Councillor Molly Allaire asked if this could help deal with issues the town had at the Libro Centre. The question was in reference to issues with vandalism and rude behaviour. Clerk Kevin Fox said the policy was crafted to “deal with a range of issues.”

“It is intended to provide some guidance from council in terms of how it is how we would approach a situation that is developing,” he said.

The new policy allows council to put boundaries in on how it would be initiated, reported, tracked, and reviewed “so administration has guidance on how to apply that with reasonable restraints so that it doesn’t become abused.”

Mayor Michael Prue said he was “a little uncomfortable with this.” He recalled a suggestion of a lobbyist registry during the previous term of council, something he said he opposed.

“I find this has some of the same feel to me,” said Prue. “People can get angry in here. People can lose their cool. I’m reluctant to say they can’t come back.”

Prue said he realizes staff needs to be protected but the issue was the public’s ability to come back.

“I don’t have any problem with telling people to leave,” he said. “I do have problems with long-term disbarment, saying you can’t use a municipal (building) or you can’t come to the next five meetings or you can’t do this or that. I just want to make sure there’s a safeguard. I believe the public has the right to be heard, even if it’s not very nice.”

The mayor recalled an incident where a man was barred from town hall for one year and it turned into a court case with his widow after he passed away.

“I want to make sure those kinds of things don’t happen in Amherstburg in the future,” he said.

Fox added the “ultimate authority” sits with the CAO and that the CAO is an employee of council. The policy is designed with progressive discipline that could ramp up if necessary.

“It is not intended to be used for minor disruptions but rather for something that reaches a level of significance and, even then, to apply in a limited and controlled way so hopefully it is a corrective step,” said Fox. “This is in keeping with the town’s harassment policy as an employer to ensure we are protecting our staff and our workplaces and being mindful of our role as a civic entity to make sure access is provided.”

Fox said it is “a progressive and slow rise” before any sort of banishment would take place and “even then, it’s an annual review process to ensure any sort of long-term bans are reviewed to make sure they are still appropriate.”

Any situation calling for a long-term ban could be referred to town council for review, said Fox, and council could make a choice.

“That would be our practice anyway and I would support that,” he said.
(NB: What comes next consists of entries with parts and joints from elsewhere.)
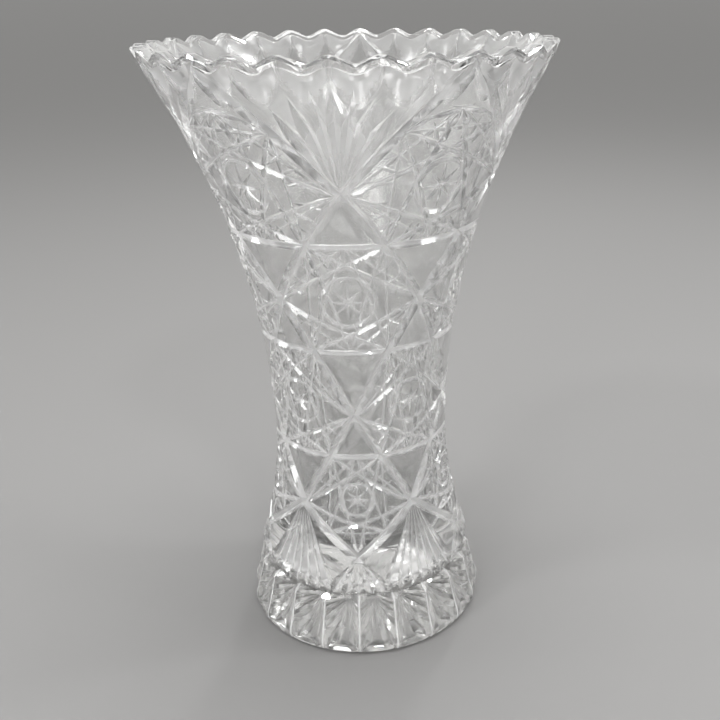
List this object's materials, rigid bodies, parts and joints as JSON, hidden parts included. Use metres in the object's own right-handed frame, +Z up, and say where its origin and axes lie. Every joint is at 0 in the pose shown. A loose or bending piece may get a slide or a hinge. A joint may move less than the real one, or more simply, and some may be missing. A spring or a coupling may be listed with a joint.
{
  "type": "vase",
  "caption": "Flared clear glass vase with a scalloped rim, lattice and star cuts round the body, and a thick round foot.",
  "frame": {"origin": "centre of the underside of the foot", "axes": "+Z up along the vase's axis; -Y is the front; a rim point and the middle of one pattern column face -Y"},
  "size_m": [0.1636, 0.1646, 0.254],
  "materials": {
    "crystal": "polished clear lead crystal"
  },
  "bodies": {
    "root": {"vase_body": "crystal", "foot": "crystal"}
  },
  "joints": []
}
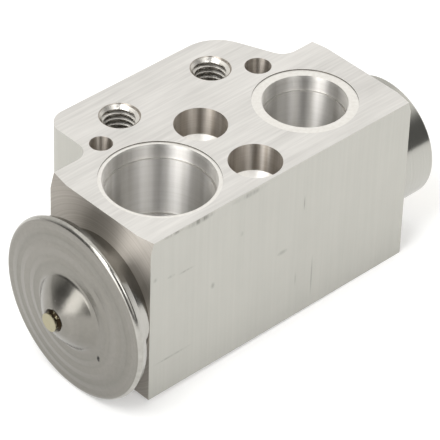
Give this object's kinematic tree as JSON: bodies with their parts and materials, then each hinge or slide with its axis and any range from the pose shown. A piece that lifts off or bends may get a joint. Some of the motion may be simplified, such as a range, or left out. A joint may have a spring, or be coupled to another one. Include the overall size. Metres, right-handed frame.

Deputy Mayor Chris Gibb stated there has to be a balance with the right for people to express their opinions “no matter how much we may not like it” but town council also has to allow the CAO to protect staff and members of the public.

Gibb wanted to know if council had the ability to overrule a decision of administration, with Fox stating the authority remains with council as it is council’s policy.

Councillor Don McArthur wanted the CAO to have the authority to keep people safe but that town council “be made aware in real time” if something like that happened.

Town council adopted the policy with the amendment put forth by McArthur.